For the Russell experiment, firms which switch have a significant increase in CAPM beta, and a marginally significant decrease in CAPM R-squared. Switching firms also have significant increases in idiosyncratic volatility and total volatility. Firms which switch from the Russell 1000 to the 2000 are shrinking, so these last two facts are consistent with bad news usually being associated with increased volatility.

fig

Implications

Here are the results from the S&P 500 experiment: fig Firms which are added have a significant decrease in pre-earnings trading volume, a significant decrease in pre-earnings drift, and a significant increase in earnings day volatility (\(QVS\), last column).

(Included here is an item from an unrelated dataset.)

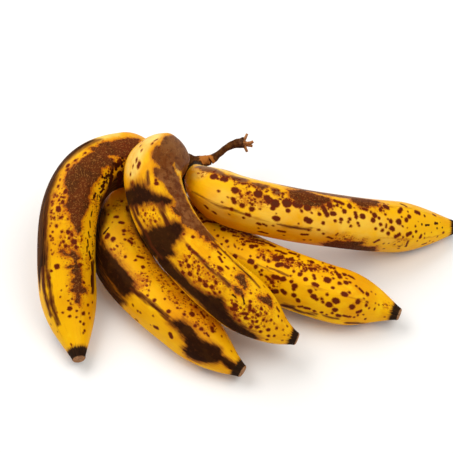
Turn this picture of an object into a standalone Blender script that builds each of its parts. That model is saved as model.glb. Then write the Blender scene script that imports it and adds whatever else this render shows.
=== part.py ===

Here are the results for the Russell experiment: fig While the volume and drift results are consistent with my reduced-form estimates, the volatility (\(QVS\), last column) results are the right sign, but insignificant.

Why is this the case? The index inclusion effects are likely working against my results on the share of volatility on earnings days. If total volatility increases after index addition/rebalancing, the denominator of \(QVS\) should increase, and shrink \(QVS\). This may explain why the volatility results are insignificant for the Russell experiment: In the post period, treated firms had an increase in total volatility that was two times as large as the increase in total volatility for the corresponding firms in the S&P 500 experiment.

Wrap Up

In the real world, it’s hard to have a perfect labratory where we can change one variable of interest (e.g. passive ownership), and hold everything else fixed. In this instance, it appears that one of the confounding effects (index inclusion) was working against me, but I’m sure that even this is not the whole story! When firms get added to the S&P 500, there are changes outside of passive ownership and volatility: the firms may market themselves differently to instutitional investors, be under more scruinity (and thus will have a change in corporate governance), etc. This is one of the reasons why I want to further develop the theory behind the empirics: It will give me more testable predictions, that will (hopefully) help rule out these alternative explanations.